Back to T. T was used. He served as a remedy for some monstrous deficiency of his father’s. As a result, T lost some crucial basis for adult self confidence, self efficacy, and the ability to embrace mutuality. Throughout his childhood (and at family dinners even now) all of T's judgments and choices were subject to cross examination through daddy's ridicule or tantrum. A significant manifestation of the damage this has done is that T does not really have decision making skills. He can make choices if a committee agrees that they are the right ones. Or if his family agrees. And he immediately forgets the text of what little clear deliberation he did engage in. I believe it is because the process makes him anxious, so he's eager to be done with it asap.

The need to recruit others to deal with the decisions in his life has left T the options of being either parasitically attached to his partner or a gear in the suffocating machine that he calls his family. That’s a bad spot. No winning on either side. So he chose the only route that offered no pain. He became numb.

When I was a kid, I had nightmares about zombies. I might have written about this before, so I apologize if I’m being redundant.

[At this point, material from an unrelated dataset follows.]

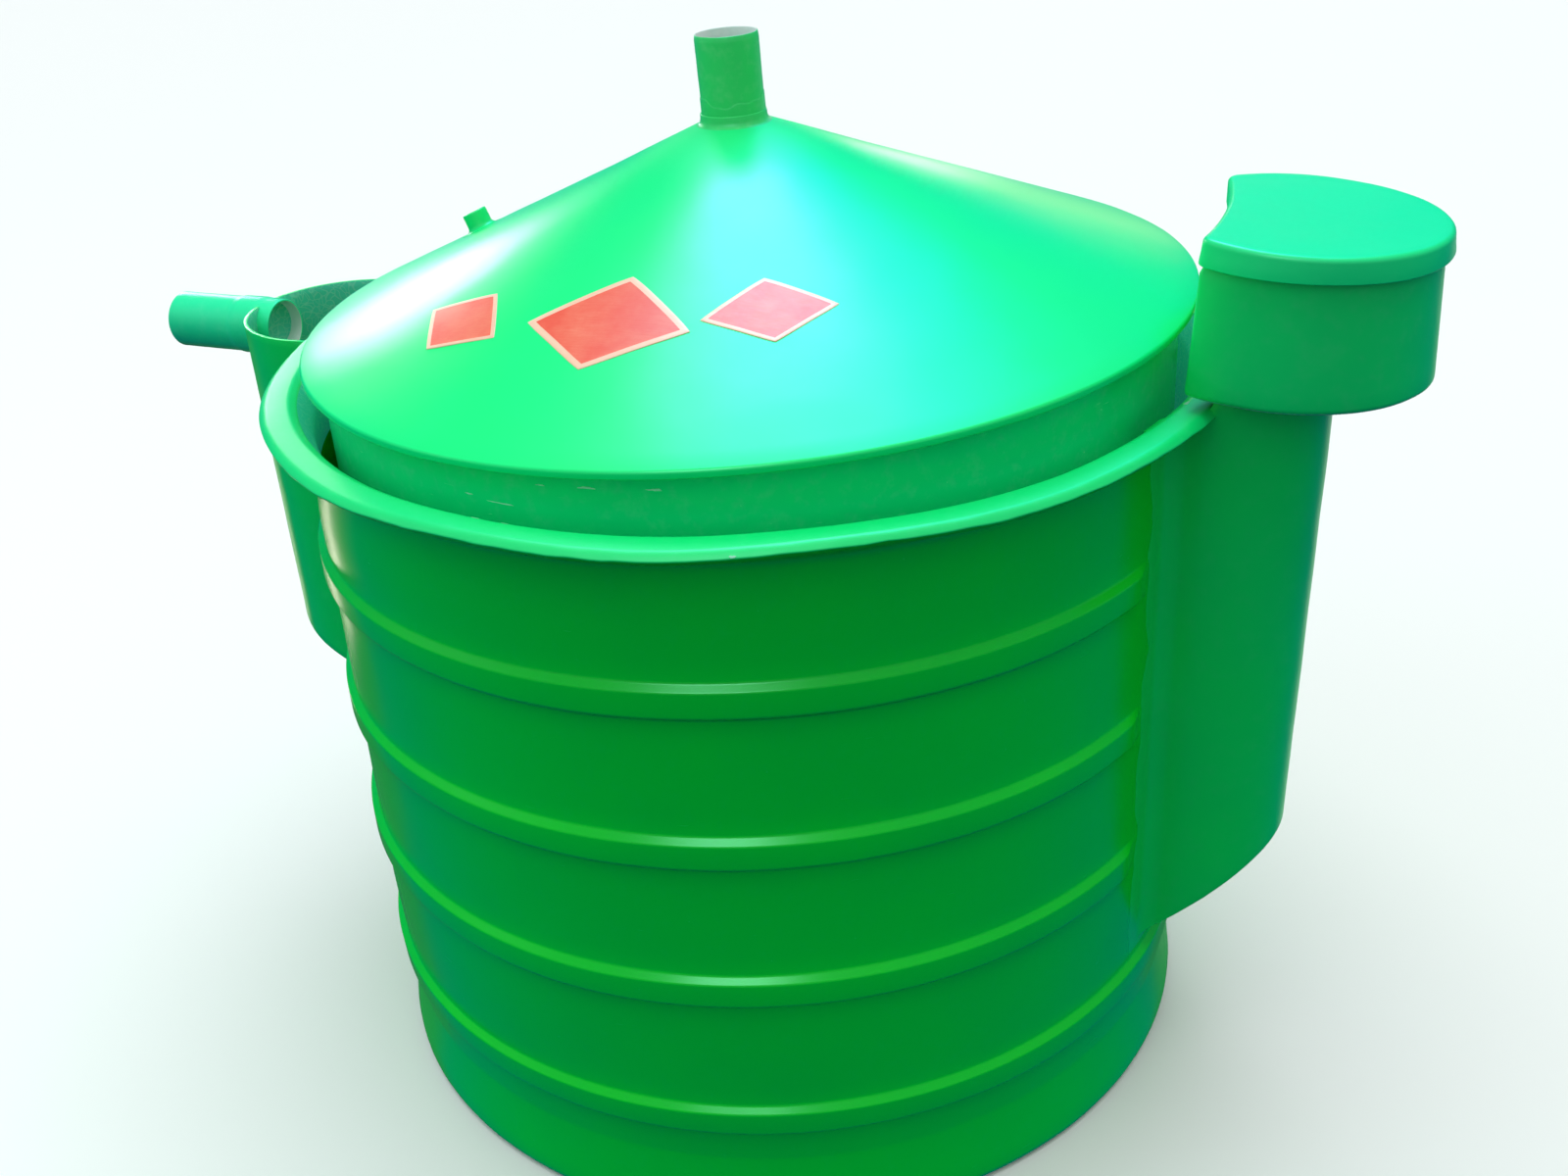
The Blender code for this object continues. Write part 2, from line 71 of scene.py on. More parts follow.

My nightmares were marked by a recurring theme of a zombie like illnesses that spread through the community and into my inner circle. In these nightmares, I was always holed up somewhere with people I was close to, avoiding a war, storm, or some other disaster. Zombies would start out as a premise - a "they're out there" sort of thing. The next thing I knew, I would realize the people I thought were safe, healthy, and helpful were becoming predatory zombies too. This was the most horrifying thing for me.

Eventually it would become clear that our hideout/shelter was not holding and needed to be abandoned. It seemed if we banded together, we'd have a fighting chance of making it out. And if we died in the attempt, at least we wouldn’t become zombies. The one thing that was always abundantly clear was that I could NOT stay there and just let this happen. But no matter what the circumstances were, I could never convince anyone to leave with me. My companions would peek out from under a bed or inside a hole in the wall to tell me they were too scared to run, to fight, or to do anything but stay there even if it meant a fate possibly worse than death.

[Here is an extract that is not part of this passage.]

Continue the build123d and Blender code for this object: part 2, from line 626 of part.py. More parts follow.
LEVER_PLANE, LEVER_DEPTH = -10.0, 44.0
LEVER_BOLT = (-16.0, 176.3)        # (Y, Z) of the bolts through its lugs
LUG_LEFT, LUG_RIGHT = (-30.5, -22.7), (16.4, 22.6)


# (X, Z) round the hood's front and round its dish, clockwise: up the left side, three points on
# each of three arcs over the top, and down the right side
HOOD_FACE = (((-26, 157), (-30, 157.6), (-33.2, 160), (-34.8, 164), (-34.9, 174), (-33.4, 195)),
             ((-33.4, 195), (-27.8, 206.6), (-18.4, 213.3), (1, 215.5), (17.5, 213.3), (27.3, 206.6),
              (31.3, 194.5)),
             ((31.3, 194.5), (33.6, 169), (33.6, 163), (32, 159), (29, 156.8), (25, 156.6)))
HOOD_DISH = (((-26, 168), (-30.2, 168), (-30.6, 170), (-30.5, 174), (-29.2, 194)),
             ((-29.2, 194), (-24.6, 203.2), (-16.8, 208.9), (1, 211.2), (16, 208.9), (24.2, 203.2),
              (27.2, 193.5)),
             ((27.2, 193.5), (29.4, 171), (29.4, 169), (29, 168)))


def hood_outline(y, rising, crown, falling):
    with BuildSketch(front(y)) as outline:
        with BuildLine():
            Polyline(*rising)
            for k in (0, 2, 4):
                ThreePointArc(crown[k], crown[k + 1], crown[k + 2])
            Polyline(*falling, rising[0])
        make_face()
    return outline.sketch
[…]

I always woke up screaming, not in fear or horror from the threat around me, but in something like the most outraged frustrated disbelieving anger. There is no word for the feeling.

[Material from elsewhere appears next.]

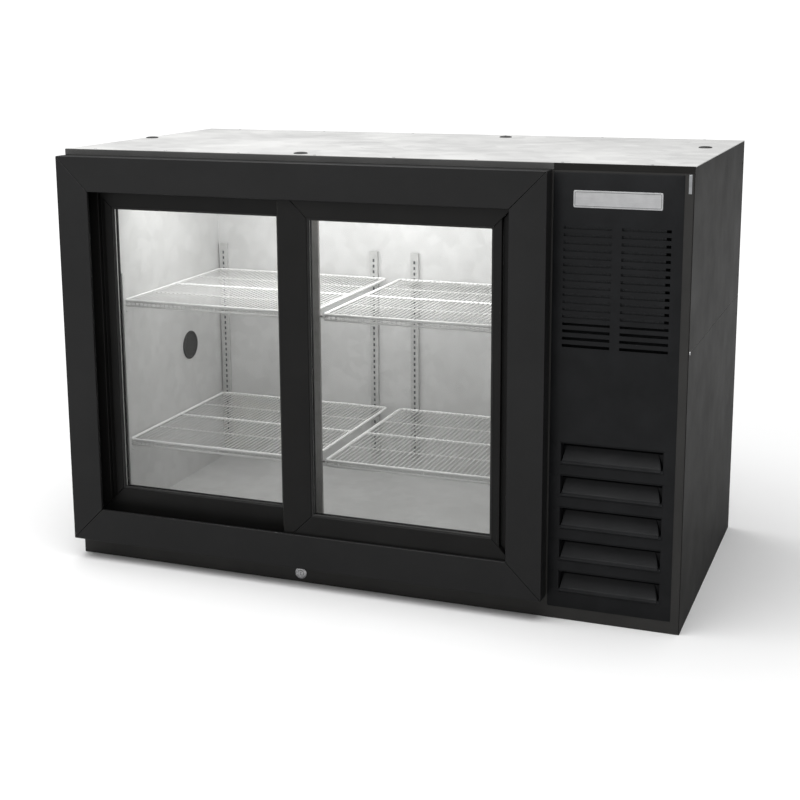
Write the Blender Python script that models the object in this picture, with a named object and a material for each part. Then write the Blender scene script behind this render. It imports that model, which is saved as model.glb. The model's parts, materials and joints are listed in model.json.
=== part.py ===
"""Under-counter back-bar refrigerator: two glass doors slide behind a black surround, beside a machine bay.

Metres, +Z up, the front faces -Y, and the origin is the middle of the footprint at floor level.
"""
import math

import bmesh
import bpy
from mathutils import Matrix, Vector

# ---------------------------------------------------------------- driving dimensions
CABINET_WIDTH = 1.219
CABINET_HEIGHT = 0.826
CABINET_DEPTH = 0.600          # behind the cabinet's front plane
MACHINE_BAY_WIDTH = 0.240
SHEET = 0.0012                 # outer steel panels
GAP = 0.0003                   # between pieces that touch
SHARP_ANGLE = 35               # degrees, above which an edge stays sharp
HANDLE_SIZE = 0.05

# Face frame and door surround
FRAME_EDGE = 0.015             # header height, and the stile beside the machine bay
KICK_HEIGHT = 0.041
HEADER_HEIGHT = 0.011
SURROUND_DEPTH = 0.036
SURROUND_FACE = 0.067
SURROUND_LIP = 0.007
SURROUND_LEG = 0.036
SURROUND_WALL = 0.003
SURROUND_BAY_GAP = 0.003
MITRE_SETBACK = GAP * 0.75     # off the end of each mitred bar; about one gap across the joint

# Doors and tracks
DOOR_THICKNESS = 0.026
DOOR_CLEARANCE = 0.001         # front door to the back of the surround's lip
DOOR_SPACING = 0.004           # between the two doors
DOOR_REAR_ROOM = 0.002         # behind the back door, where its guide hangs
DOOR_END_CLEARANCE = 0.002
DOOR_OVERLAP = 0.044
STILE_WIDTH = 0.058
PULL_WIDTH = 0.014             # finger pull, a groove that starts where the surround's lip ends
PULL_DEPTH = 0.010
GLASS_THICKNESS = 0.014
GLASS_BITE = 0.011             # how far the glass enters the frame
GLASS_FIT = 0.0006
BEAD_WIDTH = 0.004
BEAD_RECESS = 0.0015
SEAL_WIDTH = 0.012
SEAL_FIT = 0.0005
SEAL_END = 0.029               # the seal stops this far inside the door's top and bottom
TRACK_PLATE = 0.002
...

I've felt like this with T. I felt it when I was speaking to him today on the phone. I know I was cruel sometimes. I wasn’t when we first broke up, but then when we first broke up, the only threat was the one of hurt. But it was hurt for a good or at least right reason. God it did hurt, but the other routes seemed like they would be worse. Using one another, coming to hate ourselves and/or each other, losing our identities....

I broke up with T because I knew it would be bad to become what he thought he needed, and I didn't want to continue to be angry and frustrated with him for failing to find the courage to live on his own terms. I wanted to find an enlightened remedy to the pain and the threat of more pain. It was not easy, but I thought I could do it. It was so hard to accept that what had once been such a wonderful and joyful, honest relationship had turned into such a horrible and increasingly sullen, selfish mess. Because I wanted to be honest and genuine about the love I still felt, and kind about the love he still claimed to feel, I accepted the term "separated" and I tried to maintain a friendship while keeping the necessary boundaries in place. But he repeatedly tested and crossed them.

This was becoming threatening and unhealthy, but I didn't stomp it out right away. The last two times I saw him, I had mentioned to him that I wanted to plan some time to talk. His calling me when he was driving by and asking if he could stop in, inviting himself out to dinner with me and my friends, taking me aside to hug and kiss me - but not calling, not planning, not showing respect for my time - it was crushing me, and making me angry. I didn't want to feel thsi way, so I said "hey we need to talk" and he agreed. Last time he was here, I said "call me next time you're going to be in town and we can set something up". And he said "Well you could always call me". And I thought, yeah, he's right. Plus I'm the one who requested a sit down talk. So I called the next day. Then I waited. He replied days later with a distant e-mail saying he had been very very busy. He also happened to mention he had found the time to go on a field trip to Boston during that very busy time. This was too painful. What the fuck was I doing?

I decided to fail to put an end to this means I agree to play along so T doesn’t have to deal with the realities of the break up. He gets to put me on a shelf when he doesn’t want or need to deal with someone who holds him to an exceptionally high standard. And I get to have a zombie relationship. It's not dead, it's not alive. He didn't want to try to fight it out with me, he wanted to hide under his bed. So now he’s a zombie looking for what passes for intimacy for zombies, i.e., predation and consumption. Apparently I can’t be his lover, but I can still be a consumable resource. It hurts to have to swat, grind, and crush this out of existence, but the alternative T offers is unacceptabe. While his remedy is not one where I am the predator or user, it is self destructive and I simply won't do it.